Having been awarded an MSc in geology with a specialisation in geochemical exploration by Ahmadu Bello University, Nigeria, in 1981, Joseph set about building a career as a research officer at the Nigerian Building and Road Research Institute in the first 10 years of his professional life. Here he discovered the possibilities of aerial photographs when it came to road construction. “I became convinced of the great value of extracting geo-information from images to support the development of backward regions in my country,” says Joseph, “and in the process discovered that I was keen to know more about the technology.” After having returned to Nigeria as a doctor in technical sciences, he moved from road construction to agricultural land development. Ten years later, in August 2001, he again made a switch, this time from land to space, by becoming director of space applications at the National Space Research and Development Agency (NASRDA). Educated and trained to understand and interpret the Earth beneath his feet, from now on most of Joseph’s career was devoted to space technology.

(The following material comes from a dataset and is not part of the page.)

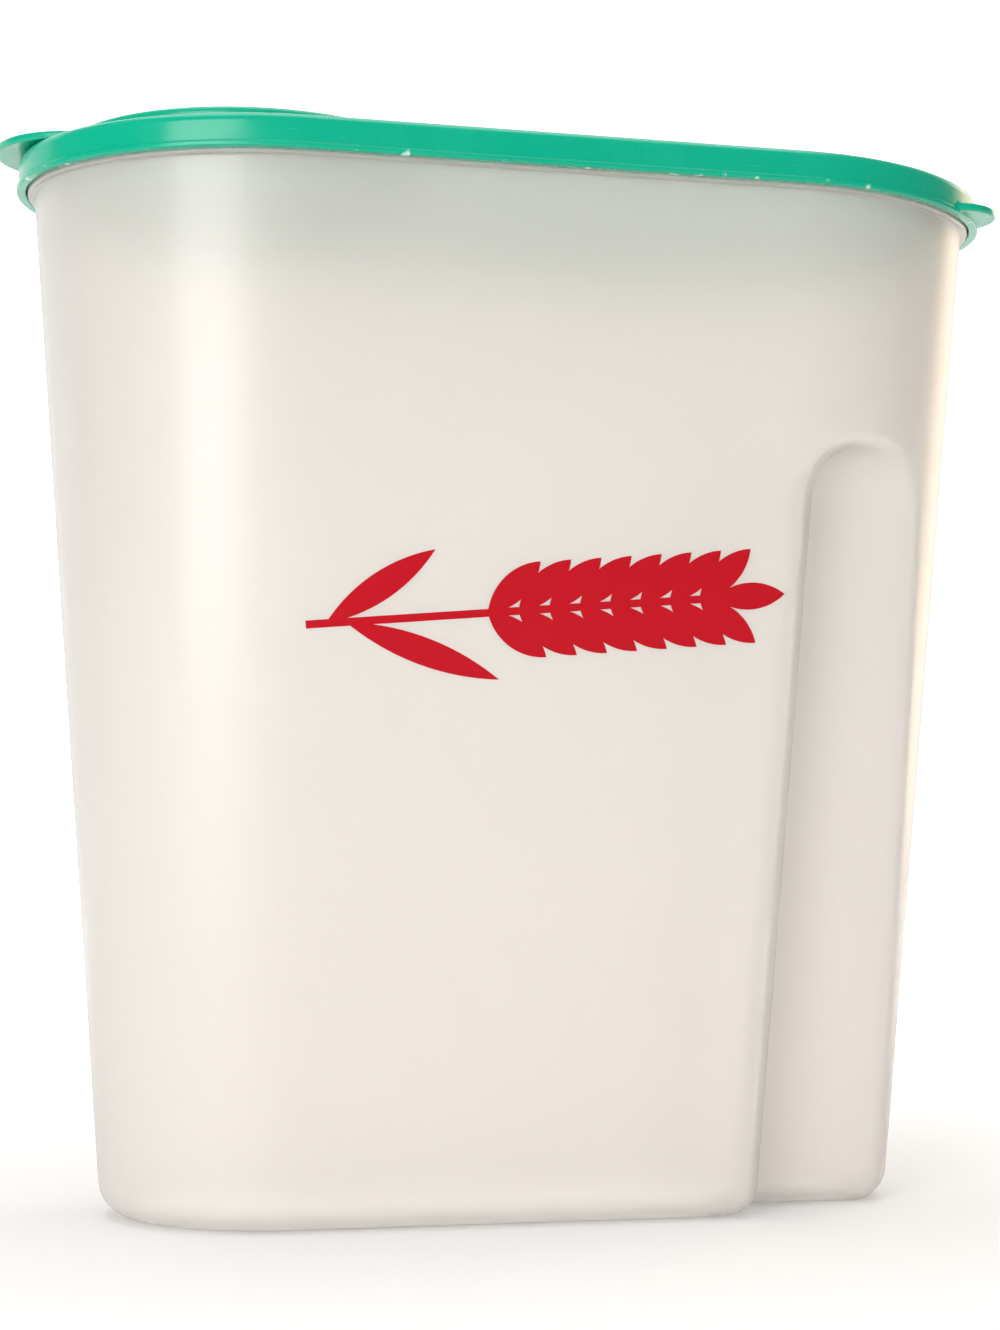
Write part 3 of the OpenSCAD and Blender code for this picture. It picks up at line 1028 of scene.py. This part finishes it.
class MakeCap(bpy.types.Operator):
    """Builds the round flip cap with its plug ring, thumb tab and hinge barrel"""

    bl_idname = "cereal.make_cap"
    bl_label = "Flip cap"

    def execute(self, context):
        groups = settings(context)
        cap = groups.cap
        fit = Fit(groups)
        parts = Parts()
        self.disc(parts, fit, cap)
        self.thumb_tab(parts, fit, cap)
        self.arm(parts, fit, cap)
        self.barrel(parts, fit, cap)
        piece = parts.moulding("flip_cap_moulding")
        green, _, _ = green_plastic("cap_green", groups.lid.tint)
        piece.data.materials.append(green)
        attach(piece, "flip_cap")
        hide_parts("flip_cap")
        return {"FINISHED"}

    def disc(self, parts, fit, cap):
        """The round plate with its skirt and the plug ring under it."""
        small = 0.4 * MM
        parts.solid(turned(fit.spout_x, rounded([
            (fit.cap_r / 2, fit.cap_top, 0),
            (fit.cap_r, fit.cap_top, cap.edge),
            (fit.cap_r, fit.cap_bottom, small),
            (fit.cap_in, fit.cap_bottom, small),
            (fit.cap_in, fit.cap_plate, small),
            (fit.plug_out, fit.cap_plate, small),
            (fit.plug_out, fit.plug_bottom, small),
            (fit.plug_in, fit.plug_bottom, small),
            (fit.plug_in, fit.cap_plate, small),
            (fit.cap_r / 2, fit.cap_plate, 0),
        ])))

    def thumb_tab(self, parts, fit, cap):
        """The tab that reaches over the rim at the pouring end."""

        def wall(points):
            off = points - (fit.spout_x, 0)
            radius = np.hypot(*off.T)
            return radius - fit.cap_r, off / radius[:, None]

        crescent(
            parts, (fit.thumb_x, 0), cap.thumb_radius, wall, fit.cap_r - fit.cap_mid,
            fit.thumb_bottom, fit.thumb_bottom + cap.thumb, edge=0.7 * MM,
        )

    def arm(self, parts, fit, cap):
        """The flat arm between the cap's skirt and the hinge barrel."""
        bevel = 0.3 * MM
        half = cap.barrel_half
        rows = []
        for y, thin in ((-half, bevel), (bevel - half, 0), (0, 0), (half - bevel, 0), (half, bevel)):
            x = fit.spout_x + math.sqrt(fit.cap_mid**2 - y**2)
            low = fit.hinge_z - cap.arm / 2 + thin
            high = fit.hinge_z + cap.arm / 2 - thin
            rows.append([(x, y, low), (fit.hinge_x, y, low), (fit.hinge_x, y, high), (x, y, high)])
        parts.solid(rows)

    def barrel(self, parts, fit, cap):
        """The hinge barrel with a trunnion at each end."""
        small = 0.3 * MM
        line = rounded([
            (cap.pin / 2, -fit.post_out, 0),
            (cap.pin, -fit.post_out, small),
            (cap.pin, -cap.barrel_half, small / 2),
            (cap.barrel, -cap.barrel_half, small),
            (cap.barrel, cap.barrel_half, small),
            (cap.pin, cap.barrel_half, small / 2),
            (cap.pin, fit.post_out, small),
            (cap.pin / 2, fit.post_out, 0),
        ])
        parts.solid(turned_y(fit.hinge_x, fit.hinge_z, line))


class SetStage(bpy.types.Operator):
    """Sets the floor, the backdrop, the soft lamps and the camera"""

    bl_idname = "cereal.set_stage"
    bl_label = "Stage"

    def execute(self, context):
        stage = settings(context).stage
        scene = context.scene
        scene.view_settings.view_transform = "Standard"
        self.floor(stage)
        self.world(scene, stage)
        self.lamps()
        self.camera(scene, stage)
        return {"FINISHED"}

    def seen(self, graph, *rays):
        """1 for the kinds of rays named, and 0 for the rest."""
        path = graph.add("ShaderNodeLightPath").outputs
        total = path[rays[0]]
        for ray in rays[1:]:
            total = graph.math("MAXIMUM", total, path[ray])
        return total

    def paper(self, stage):
        """Pale paper that shows white away from the object and keeps the shadow near it."""
        material, graph, shader = new_material("studio_paper")
        far = graph.add("ShaderNodeVectorMath", {0: graph.place()}, operation="LENGTH").outputs["Value"]
        fade = graph.add("ShaderNodeMapRange", {
            "Value": far, "From Min": 0.15, "From Max": 0.8, "To Min": stage.near_glow, "To Max": 1.0,
        }, interpolation_type="SMOOTHSTEP").outputs["Result"]
        direct = graph.math("MULTIPLY", self.seen(graph, "Is Camera Ray", "Is Glossy Ray"), fade)
        through = graph.math("MULTIPLY", self.seen(graph, "Is Transmission Ray"), stage.through_glow)
        graph.feed(shader, {
            "Base Color": stage.floor,
            "Roughness": 0.9,
            "Specular IOR Level": 0.0,
            "Emission Color": WHITE,
            "Emission Strength": graph.math("MAXIMUM", direct, through),
        })
        return material

    def floor(self, stage):
        """The wide floor, and a backdrop that stands far behind the object."""
        half = 6.0
        back = 3.0
        rise = 4.0
        paper = self.paper(stage)
        for name, corners in (
            ("floor", [(-half, -half, 0), (half, -half, 0), (half, half, 0), (-half, half, 0)]),
            ("backdrop", [(-half, back, 0), (half, back, 0), (half, back, rise), (-half, back, rise)]),
        ):
            mesh = bpy.data.meshes.new(name)
            mesh.from_pydata(corners, [], [(0, 1, 2, 3)])
            mesh.materials.append(paper)
            placed(name, mesh)

    def world(self, scene, stage):
        """White where it is seen, dimmer in reflections, and a plain level of light for the rest."""
        scene.world = bpy.data.worlds.new("studio")
        scene.world.use_nodes = True
        scene.world.node_tree.nodes.clear()
        graph = Graph(scene.world.node_tree)

        def light(level):
            return graph.add("ShaderNodeBackground", {"Color": WHITE, "Strength": level}).outputs[0]

        total = light(stage.room_light)
        for level, rays in (
            (stage.room_gloss, ["Is Glossy Ray"]),
            (1.0, ["Is Camera Ray", "Is Transmission Ray"]),
        ):
            mix = graph.add("ShaderNodeMixShader", {0: self.seen(graph, *rays), 1: total, 2: light(level)})
            total = mix.outputs[0]
        graph.add("ShaderNodeOutputWorld", {"Surface": total})

    def lamps(self):
        """Soft boxes at the front left, at the right behind the object, and overhead."""
        target = Vector((0, 0, 0.14))
        for name, place, size, power, tint in (
            ("lamp_left", (-0.85, -1.1, 0.42), (0.7, 0.8), 10.8, (1.0, 0.99, 0.97)),
            ("lamp_right", (1.1, 0.6, 0.42), (0.5, 0.8), 3.5, (1.0, 0.72, 0.46)),
            ("lamp_top", (0.0, 0.1, 1.5), (1.2, 1.0), 10.0, (1.0, 1.0, 1.0)),
        ):
            lamp = bpy.data.lights.new(name, "AREA")
            lamp.shape = "RECTANGLE"
            lamp.size, lamp.size_y = size
            lamp.energy = power
            lamp.color = tint
            piece = placed(name, lamp)
            piece.location = place
            aim = target - Vector(place)
            piece.rotation_euler = aim.to_track_quat("-Z", "Y").to_euler()

    def camera(self, scene, stage):
        """The camera at the photograph's angle."""
        data = bpy.data.cameras.new("camera")
        data.sensor_fit = "VERTICAL"
        data.sensor_height = 36.0
        data.lens = stage.lens
        data.shift_y = stage.shift
        data.clip_start = 0.01
        data.clip_end = 50.0
        piece = placed("camera", data)
        turn = Matrix.Rotation(-stage.yaw, 4, "Z") @ Matrix.Rotation(math.pi / 2, 4, "X")
        turn = turn @ Matrix.Rotation(stage.roll, 4, "Z")
        piece.matrix_world = Matrix.Translation((stage.eye_x, stage.eye_y, stage.eye_z)) @ turn
        scene.camera = piece


# --- Panel and registration ---


class ContainerPanel(bpy.types.Panel):
    """Lists the pieces of the container"""

    bl_idname = "CEREAL_PT_container"
    bl_label = "Cereal Container"
    bl_space_type = "VIEW_3D"
    bl_region_type = "UI"
    bl_category = "Container"

    def draw(self, context):
        for name, operator in OPERATORS.items():
            self.layout.operator(operator.bl_idname)
            values = getattr(settings(context), name)
            for key in values.__annotations__:
                self.layout.prop(values, key)


GROUPS = (ContainerSizes, LidSizes, CapSizes, PrintLook, StageSizes, ContainerSettings)
OPERATORS = {
    "container": MakeContainer,
    "print": MakePrint,
    "lid": MakeLid,
    "cap": MakeCap,
    "stage": SetStage,
}
CLASSES = (*GROUPS, *OPERATORS.values(), ContainerPanel)


def register():
    """Registers the classes and hangs the settings on the scene."""
    for cls in CLASSES:
        bpy.utils.register_class(cls)
    bpy.types.Scene.container_settings = PointerProperty(type=ContainerSettings)


def unregister():
    """Takes the settings and the classes away again."""
    del bpy.types.Scene.container_settings
    for cls in reversed(CLASSES):
        bpy.utils.unregister_class(cls)


def main():
    """Builds every piece and the stage."""
    register()
    bpy.ops.cereal.make_container()
    bpy.ops.cereal.make_print()
    bpy.ops.cereal.make_lid()
    bpy.ops.cereal.make_cap()
    bpy.ops.cereal.set_stage()


if __name__ == "__main__":
    main()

In many countries, a great deal of geodata is scattered across a diversity of institutions. This scatter represents a stumbling-block to greater use and better exploitation of geodata. Also, the government of Nigeria recognises the importance of sharing geodata, of easy access and of avoiding duplication. As a result, the establishment of a national spatial data infrastructure was placed high on the agenda. Joseph was heavily involved in producing the national geo-information policy for Nigeria. “It was our thinking that NASDRA should be the repository of all (high-resolution and other) satellite data acquired over Nigerian territory. Then, if any agency or institution applied to NASDRA to buy satellite images, we would know where they were archived and whether they were usable by the applicant. That would avoid duplication, as well as guarantee a standard level of quality. That was the intention we had in mind. Our recommendations resulted in government policy, whereby everyone who wants to use satellite imagery must go through NASDRA. However, it is one thing having a government policy, it is another thing getting that policy implemented. The issue of having a policy on the ground that never comes into effect is typical of many developing countries. Why people still prefer to skirt around NASRDA cannot be explained and is hard to understand. It is a waste of money, a great waste. It is only good for the image production companies, but very bad for the country.”

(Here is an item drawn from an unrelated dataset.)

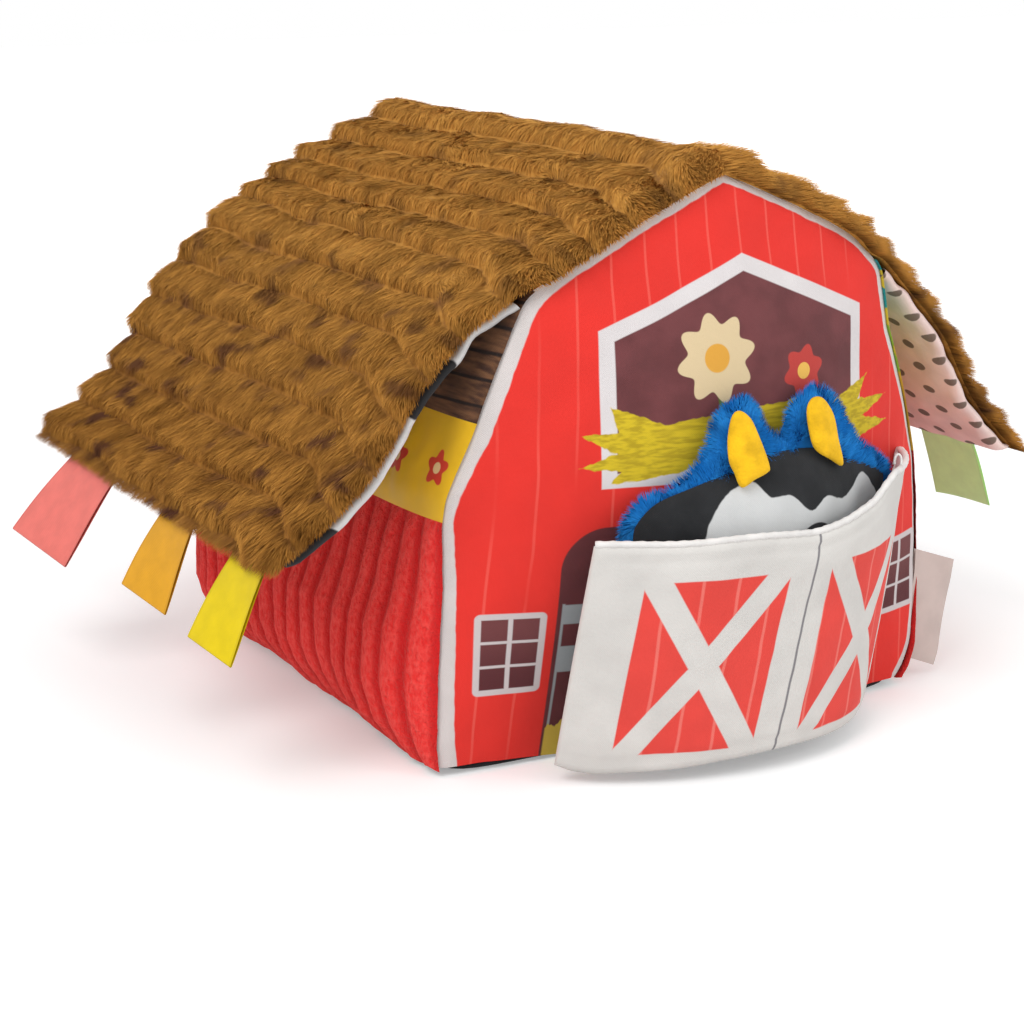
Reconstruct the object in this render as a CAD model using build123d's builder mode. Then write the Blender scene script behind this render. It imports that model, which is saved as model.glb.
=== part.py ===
from build123d import *
from math import asin, atan2, cos, degrees, hypot, radians, sin, sqrt
import os

os.makedirs("parts", exist_ok=True)

# A stuffed cloth barn for babies.  Millimetres, X to the right as seen from the
# front, Y to the back, Z up, origin at the middle of the face it rests on.

# ---- Driving dimensions: the stuffed body ----
base_width = 200.0
body_depth = 200.0
eave_height = 91.0
eave_set_in = 1.4           # eaves and kinks, in from the base's edges
kink_height = 167.0
kink_set_in = 30.6
apex_height = 201.5
widest_height = 105.0       # where the gables bulge most
bow_at_floor = 3.0          # bulge of a gable at the floor, widest line and apex
bow_at_widest = 30.0
bow_at_apex = 17.0
side_bow_floor = 4.0        # bulge of the side walls
side_bow_middle = 13.0
side_bow_eave = 2.5
panel_cloth = 3.0           # printed panel with its quilting
wall_cloth = 3.0
base_cloth = 2.5
satin_band_height = 34.0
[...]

It seems that Joseph’s career takes a sharp turn every 10 years. First he was involved in roads, next in land development, and then he moved from land to space. April this year, he left NASRDA to make the transfer from space to education by becoming director of the African Regional Centre for Space Science and Technology Education in English Language. In Africa, there are two such centres affiliated to the UN Office for Outer Space Affairs: one for the English-speaking countries, established in Nigeria; and one for the French-speaking countries, established in Morocco. Other centres are found in Brazil, Mexico and India. “The Centre, inaugurated in November 1998, maintains an excellent working relationship with NASDRA, which is the supervising agency on behalf of the Nigerian government.” The Centre is sited on the campus of Obafemi Awolowo University, Ile-Ife, Osun State, the same campus where the Regional Centre for Training in Aerospace Survey (RECTAS) is sited. “This is not without reason: facilities and knowledge can be easily shared in this way.” The Centre runs nine-month postgraduate diploma courses, the best attended being the Remote Sensing & GIS course. Students come from a wide range of English-speaking countries in Africa. The UN provides the curriculum for implementing these capacity building projects. “I attended the 4th Meeting of the International Committee on Global Navigation Satellite Systems (GNSS) in St Petersburg from 14 to 18 September 2009, and there the addition of a GNSS course at the Centre within a year or two was discussed. ITC may very likely be one of the capacity building institutions that helps the UN to develop the GNSS curriculum.” One of the first things Joseph did, when he moved to the Centre, was to set up a committee tasked with reviewing the Centre’s achievements during its 10-year existence and making an inventory of the challenges. “I want to use this as a starting point for making the Centre ready for the coming 10 years.”
Would it still be beneficial − in terms of aiding to shape their career − for African students to leave their home country and obtain an academic education at ITC as Joseph once did? According to Joseph, it is in the interest of developing countries to have education institutions sited on their own ground so that decentralised education can be offered. However, “local education should be given in close cooperation with ITC, as the focal point of expertise, in order to benefit from advice on developing the curriculum and to train the trainers.” When looking over his shoulder at a career spanning 30 years, what feelings pop up? “I have had a fulfilled career,” says Joseph, “fulfilled in the sense that I have made a positive contribution to progress in space technology for my country and Sub-Saharan Africa as a whole − more than a Nigerian, I feel African.”